# Pictures taken using a Sto-Fen Omnibounce?



## whtge8 (Dec 4, 2009)

Im considering getting one for my SB600 used on my D60. Just want to see what kind of shots I could get with it that I cant already get when bouncing the flash. Maybe some outdoor shots?


----------



## bigtwinky (Dec 4, 2009)

Have you tried checking out Flickr?  You can do a search on some words, so maybe typing "Omni Bounce" or what not may yield some hits.


----------



## Big Mike (Dec 4, 2009)

> Maybe some outdoor shots?


Do you use a lot of _bounce_ flash outdoors?

I see people miss using these things all the time.  They think that because there is opaque plastic over the flash, it makes the light softer.  
Technically, the way to make light 'softer', is to either increase the size of the source, or move it closer to the subject.  Yes, this thing does make the source slightly bigger, but not by very much...and it eats some light.  So using it _directly_, doesn't really help and it hurts you.  
What it does do well, is to split the light, so that when you are bouncing it off the ceiling (for example) some of it goes forward to act as a sort of fill light.  This is quite helpful because if you are bouncing off of the ceiling, you might get raccoon eye shadow like you would when shooting under midday sun.

To see what shots might look like with it...Take an elastic band and strap a white card behind your flash, sticking up above the flash head.  Now try bouncing the flash off of the ceiling.  Do you like what you get?  If so, then go buy an Omnibounce (or just keep using the card  )


----------



## FidelCastrovich (Dec 4, 2009)

By the way, Big Mike,when used directly(or otherwise) it also sends the light sideways, so if you're in a room, it bounces off the walls which helps fill the shadows as well.
Outside that translates to waste, as you said.


----------



## inTempus (Dec 4, 2009)

Oh no, here we go again.  

Anyway, here's a test of a bare flash and a Sto-Fen.  The camera is on a tripod with a remote release.  The flash is pointed directly at the test subject.

First, the bare flash:






Now the same shot with the Sto-Fen attached, all other settings are the same:





As you can see, the light from the Sto-Fen is clearly more defused.  Look at the shadow under the chin of the test subject.  

Is it ideal?  Probably not.  Does it work?
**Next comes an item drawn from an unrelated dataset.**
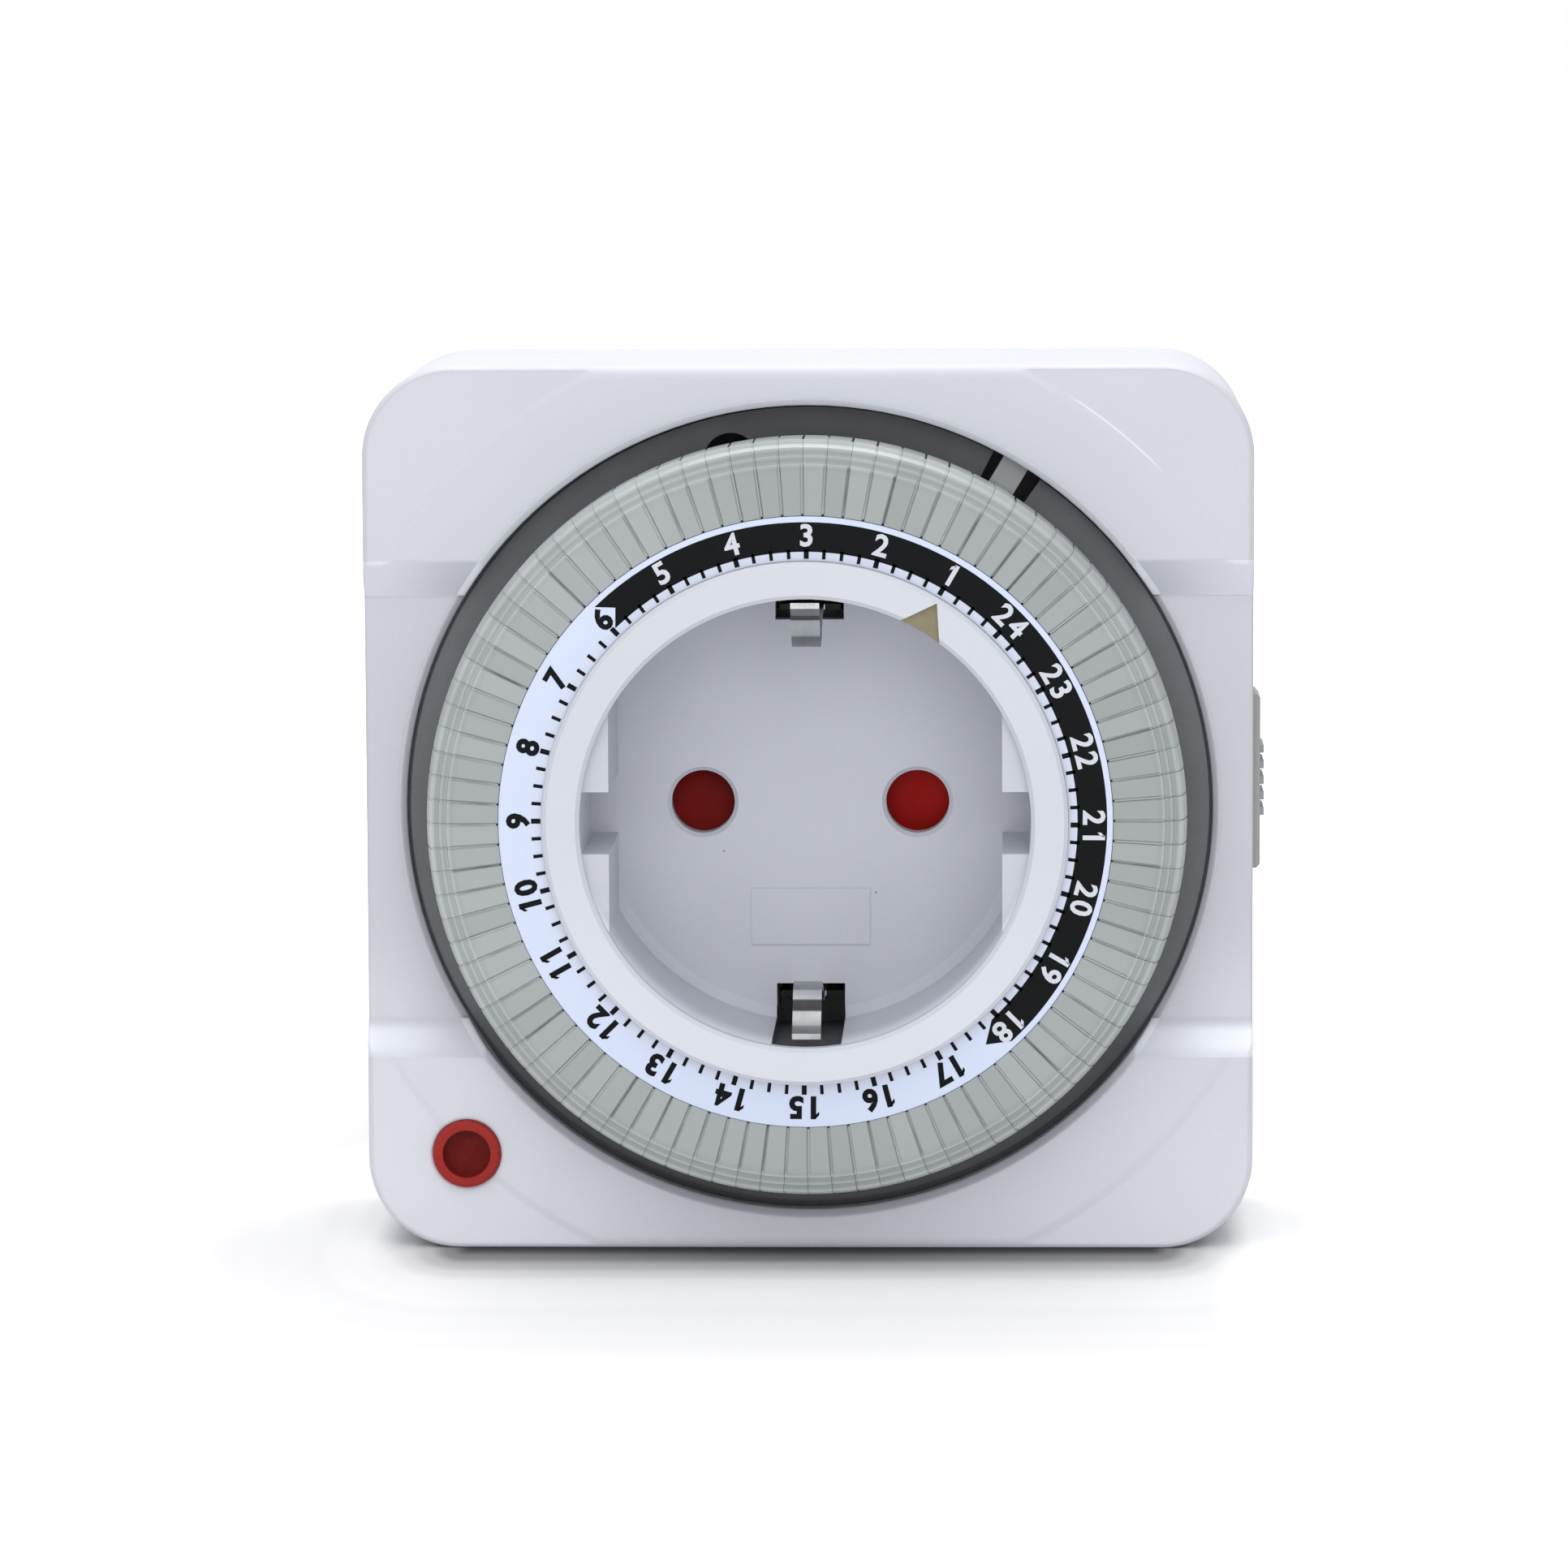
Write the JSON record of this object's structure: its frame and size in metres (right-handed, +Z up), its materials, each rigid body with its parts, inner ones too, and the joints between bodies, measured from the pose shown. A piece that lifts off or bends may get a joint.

Yes.  Is it worth the $11?  I think so.  

Now, when you actually use it the way it's intended to be used (bounced) I don't like the results as much as just using a bare flash (bounced).  Example:

Bare flash bounced:





Same setup and settings, just with Sto-Fen:





When used "properly" it doesn't improve the light IMHO, it makes the shadows more harsh.

Here's a real-world shot taken with a Sto-Fen attached to my flash with the flash pointed directly at the subject:






In essence, I find the Sto-Fen more useful when it's being "misused" than I do when using it properly.


----------



## inTempus (Dec 4, 2009)

FidelCastrovich said:


> By the way, Big Mike,when used directly(or otherwise) it also sends the light sideways, so if you're in a room, it bounces off the walls which helps fill the shadows as well.
> Outside that translates to waste, as you said.


As you can see, it really doesn't help fill shadows in doors (at least in my experience).


----------



## whtge8 (Dec 4, 2009)

Was that bounced shot taken with the flash pointed straight up or at a 45 degree angle? Either way it looks like it works in some cases and not in some. I guess it doesnt hurt to try especially for that price.


----------



## inTempus (Dec 4, 2009)

It was pointed at an angle, but not 45 degrees.  It was angled to bounce the light down on the subject properly.  The OEM bounce card was extended on the 580EXII as well.


----------



## FidelCastrovich (Dec 5, 2009)

inTempus said:


> FidelCastrovich said:
> 
> 
> > By the way, Big Mike,when used directly(or otherwise) it also sends the light sideways, so if you're in a room, it bounces off the walls which helps fill the shadows as well.
> ...


 
I don't understand your indoor shots. The shadow is clearly more harsh in the Stoffen example, and that goes against everything I know about this product. I mean, if this is what you get with it, what's their excuse for selling it?
I remember not liking my results with it, but only because everything looked flat when I used it, because there were no shadows. Here it looks like what I get when bouncing the flash directly. 
Weird.


----------



## Sachphotography (Dec 5, 2009)

I have a Sto-Fen. I have not used my flash without it. I have noticed that it i really not as difussed as I would probably like. Kinda harsh but it does work as it seems.


----------



## inTempus (Dec 5, 2009)

FidelCastrovich said:


> I don't understand your indoor shots. The shadow is clearly more harsh in the Stoffen example, and that goes against everything I know about this product. I mean, if this is what you get with it, what's their excuse for selling it?


I'm not sure what you mean by not understanding.  Do you mean you don't understand the results or you don't understand the test?

As for it not doing a bang-up job at busting shadows, it wouldn't be the first product on the market that didn't do much.  But then it's only $11.  Actually, I've found that for $11 it doesn't do too bad of a job at defusing light when pointed directly at a subject in a pinch.  For its size and simplicity, I keep it in my camera bag for such needs.



> I remember not liking my results with it, but only because everything looked flat when I used it, because there were no shadows. Here it looks like what I get when bouncing the flash directly.
> Weird.


Break it out and setup some similar tests and share the results.  I mean, if you don't get similar results, then we'll have something to go on.  I set this rather simple test up to show the differences between a bare flash, Sto-Fen and Fong.

Here's the Fong in the exact same scenario:










The moral to the Fong story is to ditch the dome if you want it to actually work a little bit for you.  The shadow without the dome looks about as good as a bare flash IMHO.  Some might think it looks a little better, but I don't see much of a difference - certainly not a $49 difference.


----------



## Big Mike (Dec 5, 2009)

In your alien head examples, the Stofen seems to have added multiple shadows around the head.  I'm not loving that.  

It can be a good accessory, and yes, for the price, it's hard to go wrong...but my only problem is that I see a lot people using it in situations where I'm certain it isn't helping.  

In the shot of the leaf, yes it was probably helpful...but mostly because you were so close.  If you were shooting a group of 4 people from 12 feet away (outdoors) it would not make a difference.


----------